Now that my applewood is dry and ready to be milled I find that I need some way of making flat square boards out of it, not to mention the stack of cherry I’ve been slowly moving through that also needs to be jointed and planed. I need to pretty much make sure all the lumber I have is fully surfaced and jointed for 2 main reasons. First is that I have a little one on the way in 7 weeks and while I can get through sawing, hand jointing, sanding, gluing and clamping with no problems while he sleeps I can’t say the same for planing. Second is that I’ve been shopping around for a new job and if I have to move I’ll need to move my lumber as well and any weight taken off is an added benefit. Although there may be some movement I plan on restacking to reduce the chances.

So without further ado
First I sliced a rough half a sheet of 1/2” plywood down the middle giving me 2 8’ by 11.5” sheets; one of these was then ripped into a 48” and 2 24” pieces. I then took a small sheet of 5/8” ply that I get free and ripped it into 1” strips. This ply has no voids, smooth on both sides, one side looks like birch the other side gives off a really pleasant sweet smell when cut or sanded; no idea what it is.
My current bench is an old table that has had the legs nailed to it several times and has most of the nails in some stage of coming out. It is topped by a slab of slate that is about 20” wide by 4’ long and this gave me my perfectly flat surface.
So next I lay the 8’ piece of ply on the bench and start laying out the strips.

I created a band around the outside with the pattern you see in the pic on the inside.

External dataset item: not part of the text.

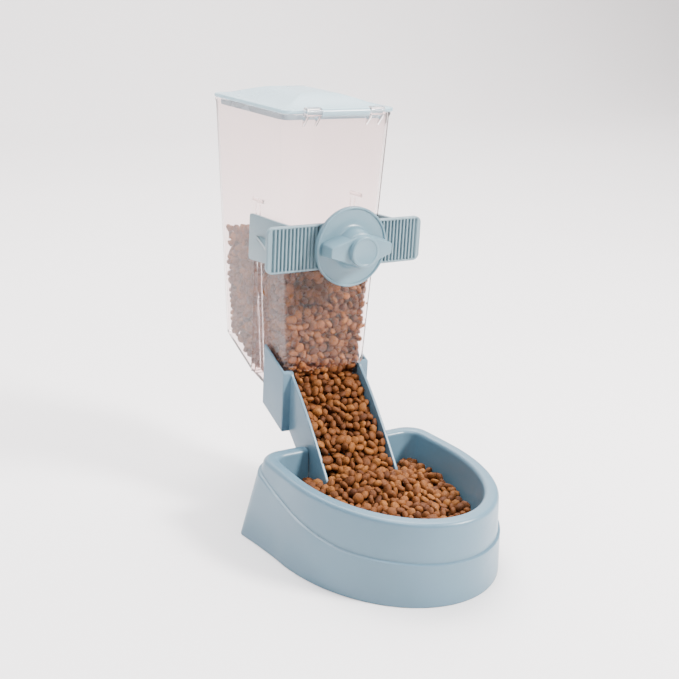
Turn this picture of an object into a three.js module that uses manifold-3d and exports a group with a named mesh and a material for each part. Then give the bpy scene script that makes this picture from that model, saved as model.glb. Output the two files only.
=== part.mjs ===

I know that a bunch of dadoed pieces crossing each other would be better but I lack the time to really do that and this still has quite a bit of stiffness.
After the first group was laid out and a sheet of ply laid on top without glue I used cauls and clamped to the bench. once dried I moved it so that there was 2’ of overhang on each side, laid out the pattern , lifted each piece to glue the bottoms and then glued the top and laid the 4’ piece on top and cauled and glued it. You can see the top sheet here.

It was during this glue up that the top of the bench separated from the aprons along one side and partially split in the process splitting my slab down one side with a jagged crack. Part of my logic here is that it would be impossible to glue up 8’ and have it straight and flat but 4’ referencing the slab would be easy, by only doing 2’ after the 4 it allowed me to keep the next section flat and in line in relation to the previous 4’. Adding the 4’ piece of plywood added extra strength to the glue up by locking the reinforcing pieces in both top and bottom. I could then do the 2 ends in reference to the middle and the whole thing would stay flat.

Now that my bench couldn’t be clamped to I relied on extra weight. Here’s one of the ends being glued up. The wood used was greatly varied but did the trick.

The end result, almost 2” thick and straight as can be; one edge wasn’t as tight as I thought it should be so a little glue and spring clamps tighted it up. I have about 15 cherry boards to get to as well as all the apple. More pics to follow as I go through the process. All it needs now is the board stop at the front so this works right.

Thanks for reading

-- --Rev. Russ in NY-- A posse ad esse

3 comments so far

View Mike Gager's profile

Mike Gager

665 posts in 3232 days

#1 posted 09-05-2012 10:48 AM

im a little confused on what the purpose of the sled is?

View derosa's profile


1572 posts in 2801 days

#2 posted 09-05-2012 12:08 PM

This sled allows a board to be fed through a planer so that it can be made flat. By using shims to keep the board from rocking or compressing under the rollers. In my case it continues to let me avoid buying a jointer. I do need one but this will allow an 11” wide board to be jointed. It isn’t meant to be fixed so the bottom will be waxed today and a lip added to one end so the board won’t be pulled off the sled.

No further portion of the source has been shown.